Rasputin’in ölümünden sonra bile, onun siyasi ve dini etkileri, Rusya’da devam eden siyasi değişim ve dini tartışmalar üzerinde bir gölge olarak kalmaya devam etti. Rasputin, Rus tarihinde, mevcut düzeni sarsan ve sonrasında gelen devrimlerin yolunu hazırlayan bir figür olarak görülür.

Ölümü ve Mirası

Grigori Rasputin’in hayatı kadar, ölümü de olağanüstü ve sır dolu olaylarla çevrilidir. 1916 yılının Aralık ayında, birkaç Rus aristokratı tarafından düzenlenen bir komplo sonucu öldürüldü. Rasputin’in öldürülmesi, zehirlenme, vurulma ve son olarak boğulma dahil olmak üzere birkaç girişimden sonra gerçekleşti. Bu olay, Rasputin’in sadece yaşamındaki gizem ve tartışmaları değil, aynı zamanda ölümündeki dramatik ve karmaşık detayları da popüler kültürde ve tarihi tartışmalarda sıkça işlenen bir konu haline getirdi.

Ölümünün Etkileri

Rasputin’in ölümü, Rusya’da derin politik ve sosyal gerilimlerin yaşandığı bir döneme denk geldi. Suikast, çarlık yönetimine ve özellikle Romanov ailesine yönelik artan halk hoşnutsuzluğunun bir göstergesi olarak görüldü. Rasputin’in ölümünden kısa bir süre sonra, 1917’de Rusya’da iki devrim yaşandı ve bu olaylar, Romanov hanedanının yıkılmasına ve çarlık rejiminin sona ermesine yol açtı.

Mirası

Rasputin’in mirası, onun yaşamı kadar karmaşık ve çok yönülüdür. Bir yandan, Rasputin, Rusya’nın son çarlık döneminin çöküşünde kilit bir figür olarak görülür; diğer yandan, onun dini inançları, şifacılığı ve kişisel karizması, hala bazı çevrelerde saygıyla anılmaktadır. Rasputin, Rus tarihinde, otoriteye meydan okuyan ve mevcut sosyal düzeni sorgulayan bir figür olarak kalıcı bir iz bıraktı.

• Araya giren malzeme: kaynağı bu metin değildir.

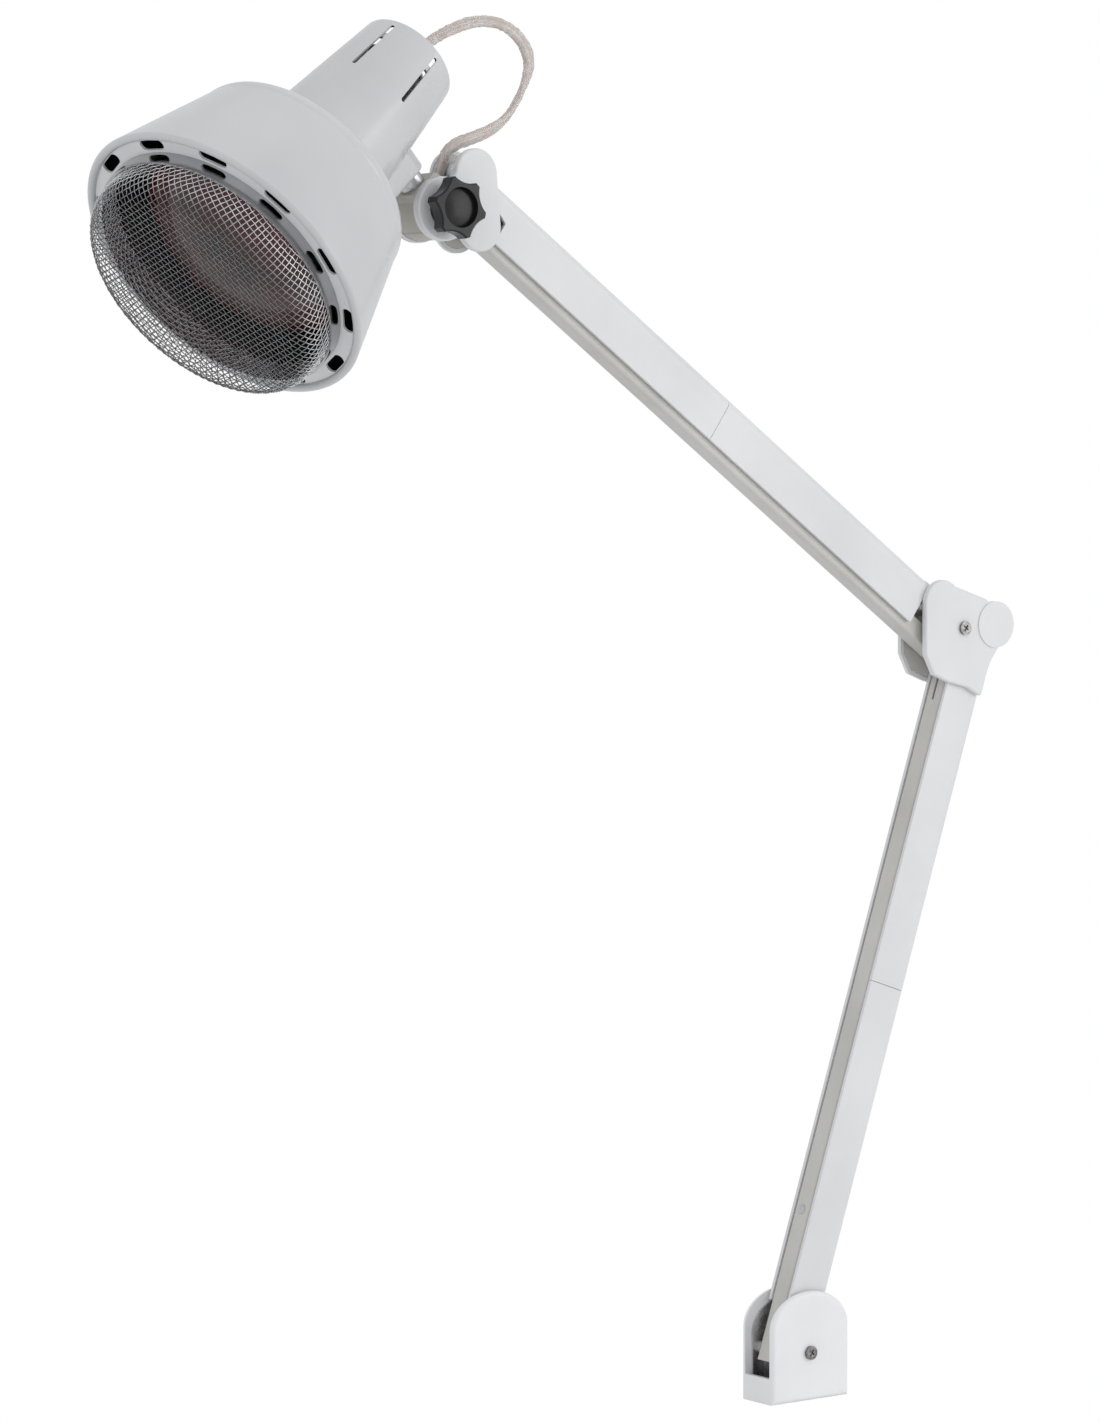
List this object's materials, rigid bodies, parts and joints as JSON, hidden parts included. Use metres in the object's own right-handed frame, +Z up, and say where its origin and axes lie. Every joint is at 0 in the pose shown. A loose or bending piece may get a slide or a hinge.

Rasputin’in hayatı ve ölümü, onu çevreleyen efsaneler ve anlatılar aracılığıyla, popüler kültürde ve edebiyatta sıkça işlenmiştir. Onun figürü, karışık bir mirası temsil eder; bir yandan derin dini bağlılık ve mistik güçlerin sembolü, diğer yandan ise siyasi çalkantıların ve toplumsal değişimin tetikleyicisi olarak görülür.

Rasputin’in tarihteki yeri, onun hakkındaki çeşitli görüş ve yorumlarla şekillenmiştir. Bugün bile, onun gerçek kişiliği ve etkileri hakkında kesin bir fikir birliği olmamakla birlikte, Rasputin’in Rusya’nın tarihi üzerinde derin bir etki bıraktığı kabul edilmektedir.